Though Mexico City’s Ramirez has considerable experience against world champions, she discovered that Hiruta was not easy to hit. Often, the Japanese champion would slip and counter with precision.

It was an impressive American debut, though the fight was stopped in the eighth round after a collision of heads. The scores were tallied and all three saw Hiruta the winner by scores of 80-71 twice and 79-72.

“I’m so happy. I could have done much more,” said Hiruta through interpreter Yuriko Miyata. “I wanted to do more things that Manny Robles taught me.”

Trinidad Wins Too

Omar Trinidad (18-0-1, 13 KOs) discovered that challenger Mike Plania (31-5, 18 KOs) has a very good chin and staying power. But over 10 rounds Trinidad proved to be too fast and too busy for the Filipino challenger.

Immediately it was evident that the East L.A. featherweight was too quick and too busy for Plania who preferred a counter-puncher attack that never worked.

“He was strong,” said Trinidad. “He took everything.”

After 10 redundant rounds all three judges scored for Trinidad 100-90 twice and 99-91. He retains the WBC Continental Americas title.

Other Bouts

Ali Akhmedov (23-1, 17 KOs) blasted out Malcolm Jones (17-5-1) in less than two rounds. A dozen punches by Akhmedov forced referee Thomas Taylor to stop the super middleweight fight.

Iyana “Roxy” Verduzco (3-0) bloodied Lindsey Ellis in the first round and continued the speedy assault in the next two rounds. Referee Ray Corona saw enough and stopped the fight in favor of Verduzco at 1:34 of the third round.

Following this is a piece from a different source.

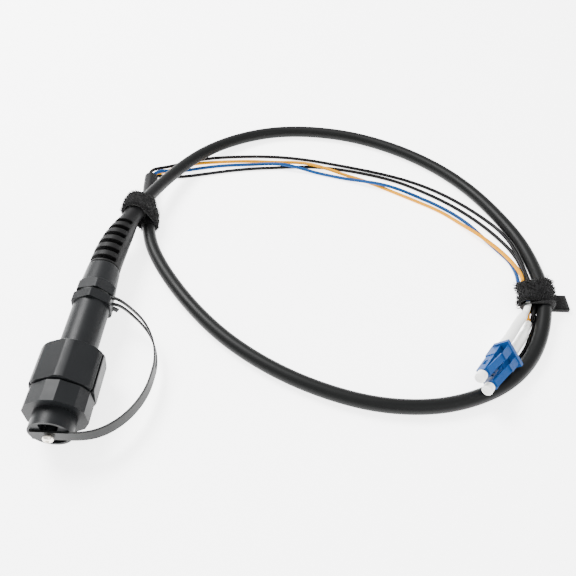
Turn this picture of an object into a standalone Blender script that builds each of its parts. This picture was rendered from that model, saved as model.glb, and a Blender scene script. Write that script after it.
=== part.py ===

Gloria Munguilla (7-1) and Brook Sibrian (5-2) lit up the boxing ring with a nonstop clash for eight rounds in their light flyweight fight. Munguilla proved effective with a slip-and-counter attack. Sibrian adjusted and made the fight closer in the last four rounds but all three judges favored Munguilla.

More Winners

Joshua Anton, Tayden Beltran, Adan Palma, and Alexander Gueche all won their bouts.